Personal income rebounded in January, rising by 0.6% month-on-month, handily beating market expectations of 0.4%. Even when stripping out price effects, income growth was strong. Following a contraction in December, real disposable income advanced by 0.5% in January.
While income bounced back, spending growth slowed to 0.2% m/m from 0.4% in December, and was a touch below market expectations (+0.3%). In real terms, growth was nearly flat at 0.1%, and was also below consensus forecasts (+0.2%).
On the prices side, inflation pressures were softer than expected. The overall PCE deflator ticked up by 0.1% m/m, and was 1.7% higher than it was a year ago. Both measures were 0.1 percentage points below market expectations. The same was true for the core PCE deflator which came in at 0.1% on the month and 1.6% y/y.
On the whole, today’s release was a mixed bag. Growth in spending was muted and price inflation was soft. While these are data for only one month, spending has decelerated from the strong gains observed over the first half of 2019.

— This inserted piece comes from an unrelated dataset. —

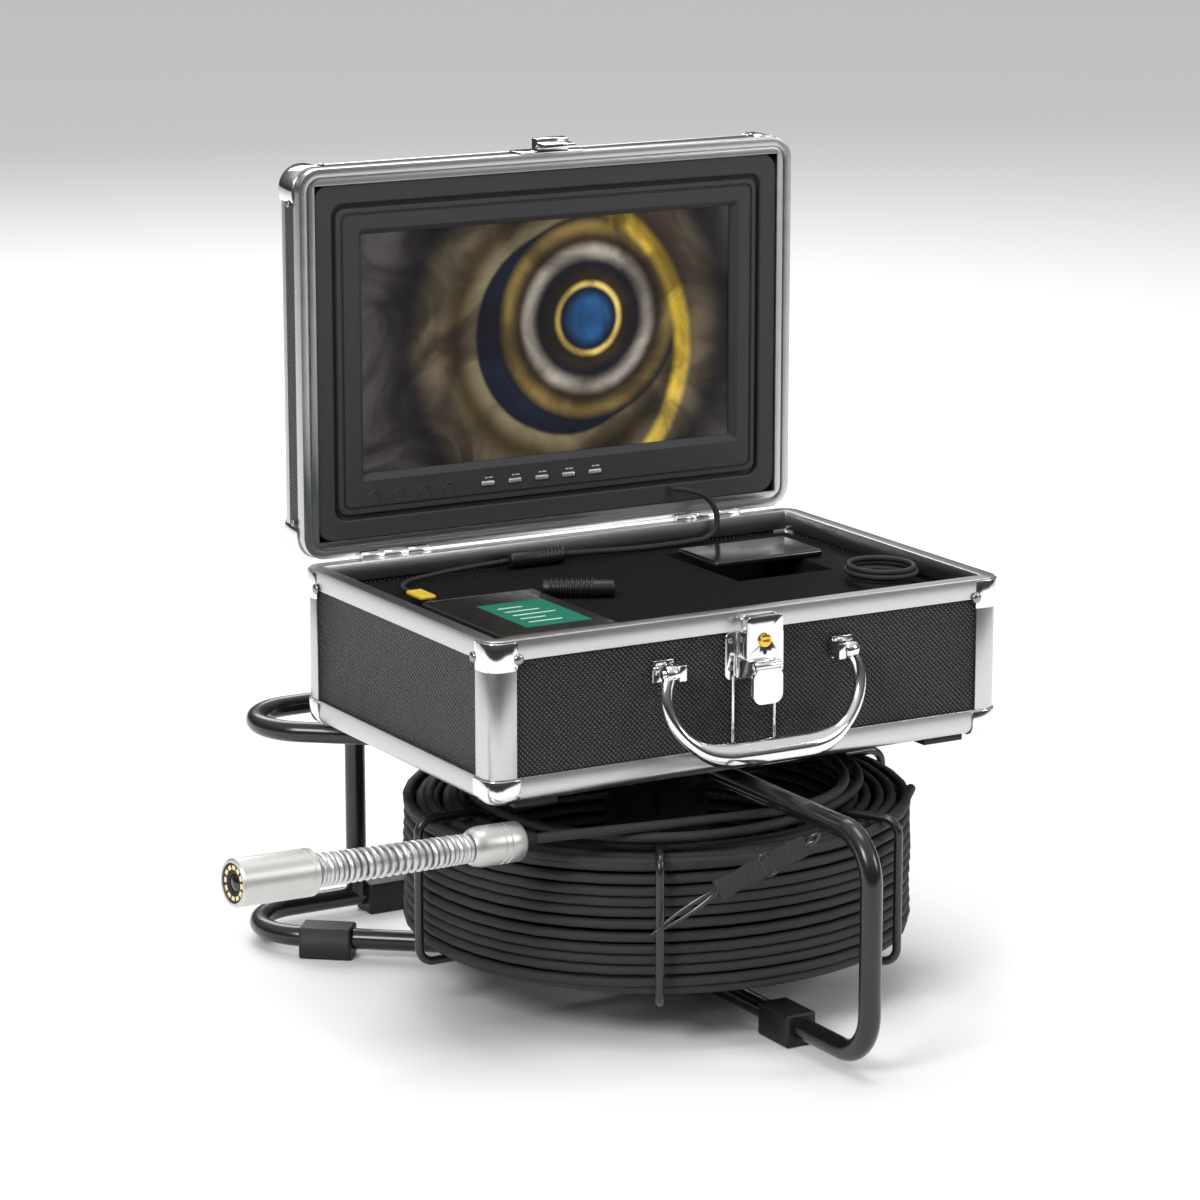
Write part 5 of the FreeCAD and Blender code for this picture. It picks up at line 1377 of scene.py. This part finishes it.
@dataclass
class Lid:
    """The lid with its monitor, buttons and hasp. Sizes in millimetres."""

    rivet: float = 1.8
    rivet_inset: float = 19.0
    window_gap: float = 0.1
    frame_depth: float = 9.0
    icon_radius: float = 3.1
    icon_wire: float = 0.25
    icon_count: int = 4
    icon_pitch: float = 14.5
    icon_start: float = 33.0
    icon_rise: float = 21.0
    mark_stand: float = 0.1

    def build(self) -> None:
        """Dress the lid's nodes and add the picture."""
        dress("lid_walls", PANEL)
        dress("lid_back_panel", PANEL)
        for node, finish, slot, width in (
            ("lid_rim", ALUMINIUM, "profile", 0.8), ("lid_back_edges", ALUMINIUM, "profile", 1.0),
            ("lid_hasp", CHROME, "chrome", 0.4), ("lid_corner_caps", CHROME, "chrome", 0.5),
            ("monitor_back", MONITOR, "monitor_plastic", 0.4), ("hinge_upper_leaves", CHROME, "chrome", 0.2),
        ):
            soften(node, finish, "lid", width)
        self.bezel()
        for node in frame["nodes"]:
            if node.startswith("button_"):
                soften(node, SILVER_CAP, node, 0.4)
        self.picture()
        self.rivets()
        self.icons()

    def bezel(self) -> None:
        """The monitor's front: an outer frame, a deep groove, a lipped inner frame and a chamfer."""
        low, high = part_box("monitor_frame")
        glass_low, glass_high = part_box("screen_glass")
        front = low.y
        back = high.y
        gap = self.window_gap * MM
        window = (glass_low.x - gap, glass_high.x + gap, glass_low.z - gap, glass_high.z + gap)
        outer = (low.x, high.x, low.z, high.z)
        rings = [
            (outer, 0, 9, 9), (outer, 0, 0.5, 9), (outer, 0.5, 0, 8.6), (outer, 9.2, 0, 6.5),
            (outer, 9.8, 0.4, 6.2), (outer, 10.0, 3.0, 6.0), (outer, 12.4, 3.0, 5.0), (outer, 12.7, 0.3, 5.0),
            (outer, 13.1, 0, 4.8), (outer, 14.8, 0, 4.2), (outer, 15.1, 0.9, 4.0), (outer, 16.2, 0.9, 3.4),
            (outer, 16.5, 0, 3.3), (window, -3.2, 0, 2.0), (window, -2.8, 0.25, 1.8), (window, 0, 3.6, 0.8),
            (window, 0, 9, 0.8),
        ]
        bm = bmesh.new()
        loops = []
        for (x_low, x_high, z_low, z_high), inset, depth, corner in rings:
            shape = rounded_rectangle(x_low + inset * MM, x_high - inset * MM, z_low + inset * MM,
                                      z_high - inset * MM, corner * MM, 8)
            loops.append([bm.verts.new((x, front + (back - front) * depth / self.frame_depth, z))
                          for x, z in shape])
        for near, far in zip(loops, loops[1:] + loops[:1]):
            for step in range(len(near)):
                after = (step + 1) % len(near)
                bm.faces.new((near[step], near[after], far[after], far[step]))
        bmesh.ops.recalc_face_normals(bm, faces=bm.faces)
        finished("monitor_bezel", bm, MONITOR, "lid", ["monitor_frame"], 25)

    def icons(self) -> None:
        """Small raised marks by the buttons, and four moulded icons at the left."""
        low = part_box("monitor_frame")[0]
        stand = self.mark_stand * MM
        bm = bmesh.new()
        for node in sorted(name for name in frame["nodes"] if name.startswith("button_")):
            key_low, key_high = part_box(node)
            middle = (key_low.x + key_high.x) / 2
            for shift, width in ((-1.6, 1.6), (0.6, 2.4)):
                soft_box(bm, Vector((middle + shift * MM, low.y - stand, key_high.z + 1.5 * MM)),
                         Vector((middle + (shift + width) * MM, low.y + stand, key_high.z + 2.1 * MM)),
                         0.04 * MM, 1)
        finished("button_marks", bm, PRINT, "lid")
        bm = bmesh.new()
        steps = 32
        for number in range(self.icon_count):
            centre = Vector((low.x + (self.icon_start + self.icon_pitch * number) * MM, low.y - stand,
                             low.z + self.icon_rise * MM))
            turns = [math.tau * step / steps for step in range(steps)]
            ring = [centre + Vector((self.icon_radius * math.cos(turn), 0,
                                     self.icon_radius * math.sin(turn))) * MM
                    for turn in turns]
            sweep(bm, ring, round_bar(self.icon_wire * MM), 6, closed=True)
        finished("moulded_icons", bm, ICON_GREY, "lid")

    def picture(self) -> None:
        """The lit picture on the screen: a view down a pipe, made of shading alone."""
        frame["nodes"]["screen_glass"].data.materials.clear()
        frame["nodes"]["screen_glass"].data.materials.append(pipe_picture())

    def rivets(self) -> None:
        """Rivets on the lid's corner caps."""
        low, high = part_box("lid_corner_caps")
        rim_low, rim_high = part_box("lid_walls")
        depth = (rim_low.y + rim_high.y) / 2
        inset = self.rivet_inset * MM
        places = []
        for x in (low.x, high.x):
            for z in (low.z, high.z):
                z_in = z + inset if z == low.z else z - inset
                x_in = x - math.copysign(inset, x)
                places.append((Vector((x, depth, z_in)), Vector((math.copysign(1, x), 0, 0))))
                places.append((Vector((x_in, depth, z)), Vector((0, 0, -1 if z == low.z else 1))))
        mesh = scattered("lid_rivets_tree", places, self.rivet * MM, RIVET)
        adopt("lid_rivets", mesh, RIVET, "lid")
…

Income, on the other hand, surged in January reflecting a sharp rise in wage and salaries as well as social security benefit payments. In normal circumstances, these gains would filter through to stronger spending in the months ahead, but with coronavirus fears entering the psyche, consumption could be weaker in the coming months than income fundamentals would suggest.
In its recent communication, The Federal Reserve had noted that consumption has moved from solid to decent growth. Today’s release was broadly in line with that narrative. However, the Fed will likely be increasingly concerned with the spread of COVID-19. If the virus continues to disrupt supply chains, and weigh on economic activity and confidence, the Fed might be forced into action to provide some relief during this time of turmoil.